Con Roland Garros alle porte, il quotidiano britannico The Times ha approfittato per intervistare Jim Courier, due volte campione sulla terra parigina, per analizzare lo stato del movimento maschile. Tra i vari temi trattati, “Big Jim” ha diffusamente parlato di come il tennis europeo sia totalmente dominante da molti anni.
All’ultimo US Open il campione è stato Dominik Thiem, tennista europeo. Proprio US Open è stato l’ultimo torneo dello Slam vinto da non-europeo: accadde nel 2009, grazie al successo di Juan Martin Del Potro. Da allora solo successi per tennisti nati nel vecchio continente. La situazione degli altri tre Slam è ancor più euro-centrica: l’ultimo vincitore a Wimbledon non europeo è stato Lleyton Hewitt, anno 2002; agli Australian Open è Andre Agassi nel 2003; a Roland Garros è Gaston Gaudio nel 2004. In totale, 63 degli ultimi 64 Slam disputati sono stati vinti da giocatori europei. Di conseguenza, anche il ranking ATP segue questa fortissima tendenza, tanto che l’ultimo n.1 non europeo è stato Andy Roddick, scalzato da Federer ad inizio 2004 (dopo il suo successo agli Australian Open).

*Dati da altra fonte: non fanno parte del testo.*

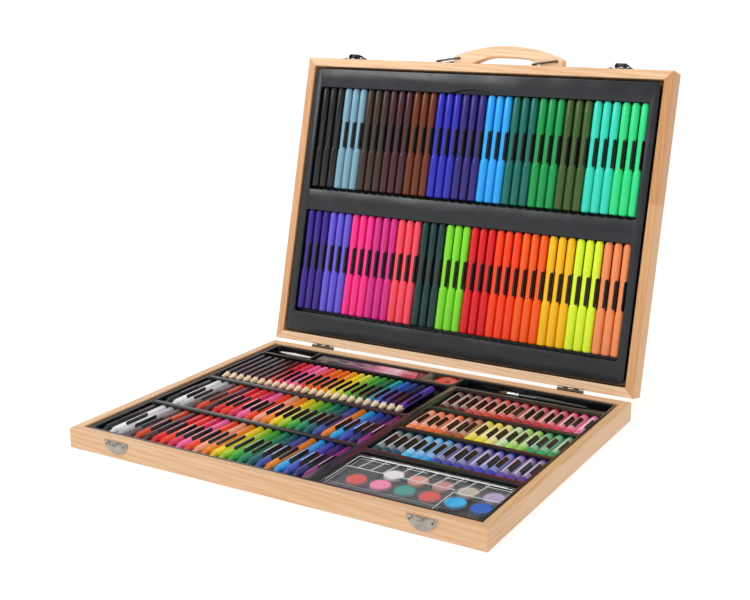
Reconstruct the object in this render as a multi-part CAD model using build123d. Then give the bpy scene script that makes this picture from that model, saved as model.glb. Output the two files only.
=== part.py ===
from build123d import *
import math
import os

# Wooden art case, standing open on a table, in millimetres.
# Origin: centre of the base's underside. +X is to the right, +Y to the back, +Z up.
# The lid is modelled as it lies face up, with its hinge edge at y = 0 and its rim at z = 0,
# and is then turned over onto the hinge pins and opened.

# Case frame; its width and depth follow from what it holds
base_height = 21.0
lid_height = 25.0
rail_thickness = 9.8
edge_ease = 0.6
panel_thickness = 2.7
rabbet_width = 5.0
panel_gap = 0.2
rim_gap = 0.3
open_angle = 104.2
overcut = 5.0

# Hinges, on the back faces
hinge_inset = 70.0
hinge_length = 30.0
hinge_leaf_width = 11.0
hinge_leaf_thickness = 1.0
hinge_pin_radius = 1.0
hinge_knuckle_radius = 2.0
hinge_pin_offset = 2.6
hinge_knuckle_count = 5
hinge_knuckle_gap = 0.3
hinge_pin_clearance = 0.05
hinge_tail_thickness = 0.9
hinge_lip_reach = 1.3
hinge_lip_thickness = 1.0
hinge_tail_overrun = 0.3
hinge_stop_gap = 0.1
hinge_screw_drop = 6.8
hinge_screw_length = 7.5
countersink_radius = 2.1
mortise_gap = 0.15

# Wood screws
screw_shank_radius = 1.1
screw_head_radius = 2.3
screw_head_height = 1.1
screw_length = 6.0
screw_hole_gap = 0.06

# Trays, drawn from thin sheet
tray_sheet = 1.0
tray_corner = 8.0
well_corner = 2.5
item_recess = 0.9
seat_gap = 0.2
end_gap = 0.6
base_tray_gap = 1.2
base_tray_recess = 1.5
tray_foot_gap = 0.2
lid_tray_gap = 3.2
lid_tray_recess = 1.0

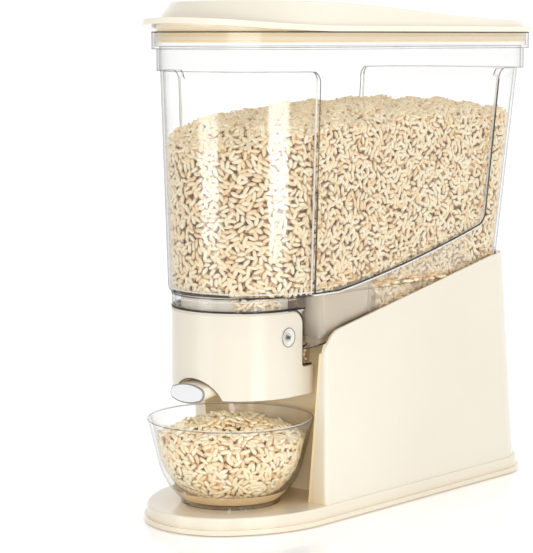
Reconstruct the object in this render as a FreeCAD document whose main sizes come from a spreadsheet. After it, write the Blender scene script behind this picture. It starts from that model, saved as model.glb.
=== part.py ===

Secondo Courier, la causa principale di questo dominio dispotico dell’Europa nel tennis maschile deriva dall’insegnamento. “Negli anni ’70 gli Stati Uniti avevano i migliori allenatori del mondo, come Happy Hopman, australiano che si era spostato in Florida ed aveva portato i metodi che avevano generato la grandissima ondata di campioni australiani degli anni 60 e 70. Oppure l’avvento di Nick Bollettieri, che ha rivoluzionato il metodo di allenamento del tennis alla sua accademia. Molti dei migliori tennisti al mondo venivano dagli USA perché nel paese c’era la miglior formazione. Questo non era così frequente in Europa”.
Le cose sono molto cambiate da allora, continua Courier: “C’è stata una sorta di democratizzazione della formazione tennistica a livello globale. In Europa sono nate e cresciute moltissime accademie di allenamento, a partire dalla Sanchez-Casal, dove per esempio si è formato Murray. Quando il tennis ha iniziato ad essere molto più popolare in altri paesi rispetto agli USA, i migliori atleti si sono spostati in altri paesi e lì sono cresciuti. Gli USA continuano ad aver buoni tennisti, ma non del livello di un tempo, e negli ultimi 15 anni, come del resto la maggior parte degli altri movimenti, abbiamo solo potuto “tamponare” il dominio dei big 3″.
Con Roland Garros al via, un piccolo focus anche sulla terra, che secondo Courier resta una palestra incredibile, forse la migliore, per formare un tennista vincente. “Credo che molto dipende da dove nasci o cresciti, anche negli USA. Io vengo dalla Florida, lo stesso stato di Chris Evert. Siamo cresciuti giocando molto sulla terra verde americana, che sembra molto diversa da quella europea ma in fondo resta terra battuta. Per crescere su questi campi è necessaria pazienza, mobilità, sviluppare abilità più complete rispetto a chi nasce e cresce sui campi in duro. Alcuni dei nostri più forti campioni come Stan Smith, Pete Sampras, Michael Chang a Andre Agassi, sono cresciuti giocando tanto sulla terra. Per colpa del clima non in tutti gli stati si sono sviluppati i campi in terra, anche per motivi di praticità ed economici, ma la terra battuta resta una grandissima “palestra” per crescere. Quando sei giovane non pensi che possa essere rilevante giocare anche su terra, ma in realtà è fondamentale perché questo ti forma in modo completamente diverso, riesci ad essere un tennista migliore, più completo. Per questa ragione non molti dei tennisti USA si sentono a loro agio giocando sulla terra, e se ci arrivano un po’ troppo grandi, ormai non riescono a imparare certi automatismi e meccaniche esecutive che invece sono importanti una volta passati al professionismo”.
Courier ha sempre avuto un rapporto speciale con Parigi: “Era un torneo che volevo assolutamente giocare perché mi trovavo bene sulla superficie e ho avuto molto successo all’inizio della mia carriera. Per me è stato una grande soddisfazione anche perché i tennisti statunitensi non hanno avuto moltissima fortuna nel torneo. Di sicuro aver visto la vittoria di Michael Chang nel 1989 fu di grande ispirazione per me, Andre e tutti gli altri”.